[127] Saturday Review, January 10, 1874.
[128] Personal Recollections, From Early Life to Old Age, of Mary Somerville, p. 80, Boston, 1874.
[129] Personal Recollections, ut sup., p. 5.
[130] Sónya Kovalévsky, Her Recollections of Childhood, With a Biography, by Anna Carlotta Leffler, p. 219, New York, 1895.
[131] "The prize was doubled to five thousand francs, on account of the 'quite extraordinary service rendered to mathematical physics by this work,' which the Academy of Sciences pronounced 'a remarkable work.' The competing dissertations were signed with mottoes, not with names, and the jury of the Academy made the award in utter ignorance that the winner was a woman. Her dissertation was printed, by order of the Academy, in the Mémoires des Savants Etrangers. In the following year Mme. Kovalévsky received a prize of fifteen hundred kroner from the Stockholm Academy for two works connected with the foregoing."
[132] Men of science will realize the capacity of this gifted Russian woman as a mathematician when they learn that she gave in the University of Stockholm courses of lectures on such subjects as the following:
Theory of derived partial equations; theory of potential functions; applications of the theory of elliptic functions; theory of Abelian functions, according to Weierstrass; curves defined by differential equations, according to Poincaré; application of analysis to the theory of whole numbers.
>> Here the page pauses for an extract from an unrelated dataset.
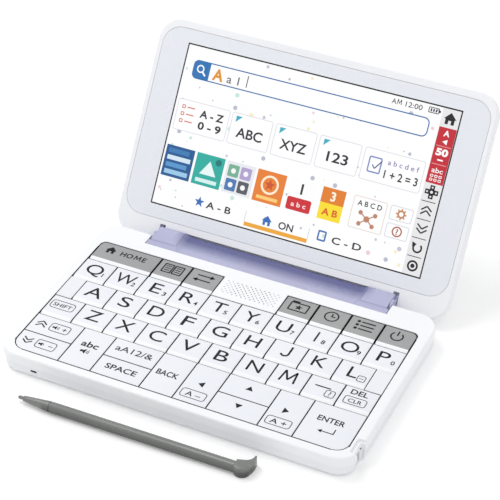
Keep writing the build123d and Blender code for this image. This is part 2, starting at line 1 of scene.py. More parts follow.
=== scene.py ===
"""Visual model of a folding electronic dictionary with a full keyboard and a stylus.

The frame gives the solids in metres, with +X to the reader's right, +Y towards the hinge and +Z up.
Sizes in the classes below are millimetres, unless their docstring says otherwise. Flat art is drawn in
millimetres on its own page and then laid on the keys, the display or the case, so that every finished piece
keeps its place in its mesh.
"""

import json
import logging
import math
import random
from contextlib import contextmanager
from dataclasses import dataclass, field
from enum import Enum
from functools import cache
from typing import Callable, Iterator, Optional, Sequence

import bpy
from mathutils import Euler, Matrix, Quaternion, Vector

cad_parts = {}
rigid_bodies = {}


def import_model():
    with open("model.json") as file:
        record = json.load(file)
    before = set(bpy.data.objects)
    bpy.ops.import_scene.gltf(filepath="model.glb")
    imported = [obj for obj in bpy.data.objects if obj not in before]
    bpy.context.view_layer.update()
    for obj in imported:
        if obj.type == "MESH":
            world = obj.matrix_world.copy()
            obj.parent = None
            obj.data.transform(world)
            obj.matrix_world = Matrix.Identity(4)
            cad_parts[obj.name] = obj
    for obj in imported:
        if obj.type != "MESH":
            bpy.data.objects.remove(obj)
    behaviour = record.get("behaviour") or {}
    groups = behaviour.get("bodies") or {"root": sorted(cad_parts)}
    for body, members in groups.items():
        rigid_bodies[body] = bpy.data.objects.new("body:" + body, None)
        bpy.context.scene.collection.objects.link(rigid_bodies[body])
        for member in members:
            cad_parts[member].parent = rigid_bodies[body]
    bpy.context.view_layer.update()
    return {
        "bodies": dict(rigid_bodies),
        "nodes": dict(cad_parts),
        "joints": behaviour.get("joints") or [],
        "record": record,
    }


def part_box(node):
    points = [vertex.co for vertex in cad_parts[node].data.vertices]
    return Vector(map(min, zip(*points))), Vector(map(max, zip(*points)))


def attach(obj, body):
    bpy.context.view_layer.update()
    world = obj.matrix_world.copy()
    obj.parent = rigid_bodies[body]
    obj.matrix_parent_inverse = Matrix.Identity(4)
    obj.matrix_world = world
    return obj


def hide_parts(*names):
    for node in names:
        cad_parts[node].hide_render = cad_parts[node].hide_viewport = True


LOG = logging.getLogger("dictionary")
MM = 0.001
TOUCH = 1e-5  # metres within which two places count as one
CAPITAL = 0.729  # height of a capital of the built-in face, as a share of its size

Rgb = tuple[int, int, int]
Shade = tuple[float, float, float, float]
Point = tuple[float, float]
Place = tuple[float, float, float]
Sides = tuple[float, float, float, float]
BLACK: Shade = (0.0, 0.0, 0.0, 1.0)
WHITE: Shade = (1.0, 1.0, 1.0, 1.0)


def linear(colour: Rgb, share: float = 1.0) -> Shade:
    """Turn a display colour into the linear values that a shader takes.

    Args:
        colour: Red, green and blue from 0 to 255, as the colour looks on a screen.
        share: How much of its light is left, where 1 is all of it.

    Returns:
        Linear red, green and blue, and a fourth channel of 1.
    """

    def channel(value: int) -> float:
        """Undo the display curve for one channel."""
        shown = value / 255.0
        return share * (shown / 12.92 if shown <= 0.04045 else ((shown + 0.055) / 1.055) ** 2.4)

    return (channel(colour[0]), channel(colour[1]), channel(colour[2]), 1.0)


def faces_down(_: Vector, normal: Vector) -> bool:
    """Say whether a face looks straight down."""
    return normal.z < -0.9


# --------------------------------------------------------------------------------------
# Modelling bench
# --------------------------------------------------------------------------------------


class Pick(Enum):
    """What kind of mesh element a selection is made of."""

    VERTEX = "VERT"
    EDGE = "EDGE"
    FACE = "FACE"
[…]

How many men are there who give more advanced mathematical courses than these?
[133] To a friend, who expressed surprise at her fluttering to and fro between mathematics and literature, she made a reply which deserves a place here, as it gives a better idea than anything else of the wonderful versatility of this gifted daughter of Russia. "I understand," she writes, "your surprise at my being able to busy myself simultaneously with literature and mathematics. Many who have never had an opportunity of knowing any more about mathematics confound it with arithmetic, and consider it an arid science. In reality, however, it is a science which requires a great amount of imagination, and one of the leading mathematicians of our century states the case quite correctly when he says that it is impossible to be a mathematician without being a poet in soul. Only, of course, in order to comprehend the accuracy of this definition, one must renounce the ancient prejudice that a poet must invent something which does not exist, that imagination and invention are identical. It seems to me that the poet has only to perceive that which others do not perceive, to look deeper than others look. And the mathematician must do the same thing. As for myself, all my life I have been unable to decide for which I had the greater inclination, mathematics or literature. As soon as my brain grows wearied of purely abstract speculations it immediately begins to incline to observations on life, to narrative, and vice versa, everything in life begins to appear insignificant and uninteresting, and only the eternal, immutable laws of science attract me. It is very possible that I should have accomplished more in either of these lines, if I had devoted myself exclusively to it; nevertheless, I cannot give up either of them completely."
From Ellen Key's Biography of the Duchess of Cajanello, quoted in Anna Leffler's biography of Sónya Kovalévsky, ut sup, pp. 317-318.